Shanghai 1: Kind des Regens (Comic)

Shanghai 1
Kind des Regens
(Shanghai: L'Enfant De La Pluie)
Text: Mathieu Mariolle
Zeichnungen und Farben: Yann Tisseron
Übersetzung: Tanja Krämling
Splitter, 2011, Hardcover, 56 Seiten, 13,80 EUR, ISBN 978-3-86869-229-7

Rezension von Irene Salzmann

Im Jahr 1908 wird China von den imperialistischen Mächten kontrolliert. Sie sind auch für die Verbreitung des Opiums verantwortlich, das die Bevölkerung in einem fortwährenden Rauschzustand hält. Der Kaiser ist praktisch machtlos, Aufstände scheitern an der Zerrissenheit des Volks und den überlegenen Waffen der Invasoren. Die Hafenstadt Shanghai befindet sich in Händen der Triaden und der Ausländer, die ihre eigenen Pläne verfolgen.
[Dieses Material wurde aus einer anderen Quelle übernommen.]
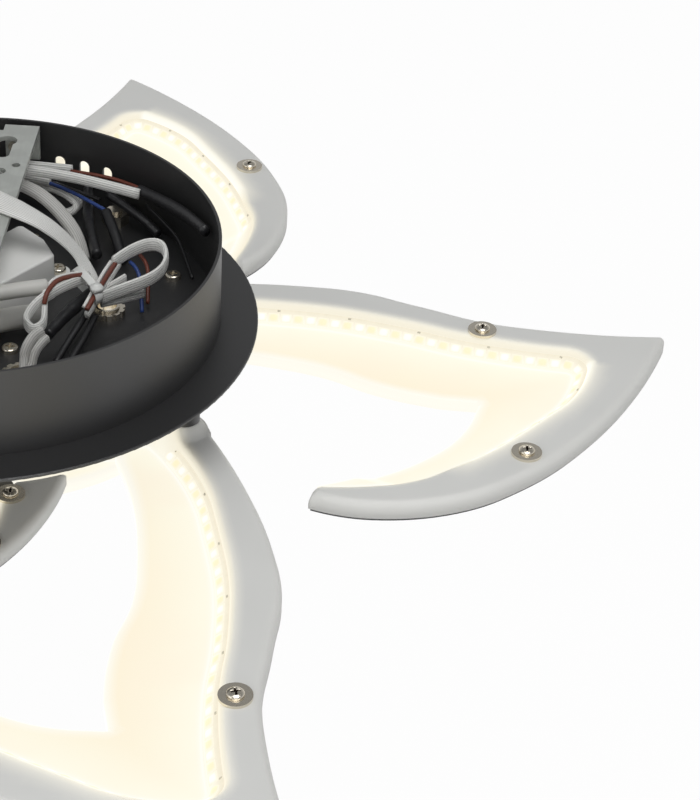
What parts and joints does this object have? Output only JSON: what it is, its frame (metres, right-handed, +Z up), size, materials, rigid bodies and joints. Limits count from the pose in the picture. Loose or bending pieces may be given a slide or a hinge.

Im Auftrag ihres Herrn beseitigt die Kämpferin Yu Xin jene, die er ihr als Zielpersonen nennt, um Exempel zu statuieren. Dabei stößt sie auf einen merkwürdigen Jungen, dessen Vater entführt wurde, und nimmt sich seiner an. Zum ersten Mal erfährt sie, die selber als Waise auf die Gnade anderer angewiesen war, Zuneigung, und obwohl sie es nicht zugeben will, rührt das Kind ihr Herz.

Die Artistin Jade, die gerade mit dem Kaiserlichen Zirkus in Shanghai gastiert, befindet sich auf der Suche nach einem Artefakt, das der Kaiser für sein Vorhaben benötigt. Es befindet sich an einem sehr ungewöhnlichen Ort….


Mathieu Mariolle („Smoke City“, „Pixie“, „Alta Donna“) siedelt die Geschichte zu Beginn des 20. Jahrhunderts in Shanghai an. China befindet sich am Scheideweg zwischen Tradition und Moderne, Kaiserreich und Republik, sowie im Kampf um die Unabhängigkeit von den imperialen Mächten, die das Land unterworfen haben und ausbeuten. Es gibt Kollaborateure, Widerstandskämpfer und jene, die ihr Fähnchen in den Wind hängen, wenn nur genug für sie herausspringt.

Der entmachtete Kaiser träumt davon, China wieder zu seiner ursprünglichen Größe zu führen, und hat einige idealistische Helfer. Um dieses Ziel zu erreichen, geht er skrupellos vor und zwingt auch Personen in seinen Dienst, die Zweifel an seinen Plänen und seiner Gerechtigkeit haben. Obwohl der Quing-Kaiser Guanxu (Pinyin-Umschrift) ein Mandschu ist, schließt er bei seinem Vorhaben den Kreis zur Qin-Dynastie und Qin Shi Huang Di, der als Gründer des chinesischen Reichs (der Han-Chinesen) gilt und aufgrund spektakulärer Funde (die Ton-Armee) so ziemlich jedem ein Begriff ist.

In den Konflikt zwischen Kaisertreuen, Triaden, Ausländern und sonstigen Gruppierungen, die ihren Profit aus der Situation zu ziehen versuchen, geraten die Akteure des Bandes, über die und deren Motivation man hier leider nur wenig erfährt. Weitere Bände sind für das bessere Verständnis erforderlich.

Die Zeichnungen von Yann Tisseron sind realistisch, farblich vorwiegend düster, meist Ton in Ton, und dabei schön anzusehen.

Eigentlich sollte man „Kind des Regens“ einen Appetizer nennen, denn dieser erste Teil macht neugierig auf das Kommende, denn es wird nicht mehr verraten als dringend notwendig. Man bleibt mit vielen Fragen zurück zu einem Kapitel Geschichte, über das man bloß wenig weiß, sofern man sich nicht (privat, Studium) damit beschäftigt hat, und das mit Steampunk-Elementen aufgepeppt wurde.

Empfindet man Comics, die in Fernost spielen, als reizvoll, sollte man hier einen Blick riskieren. Es liegen drei Bände zu „Shanghai“ vor.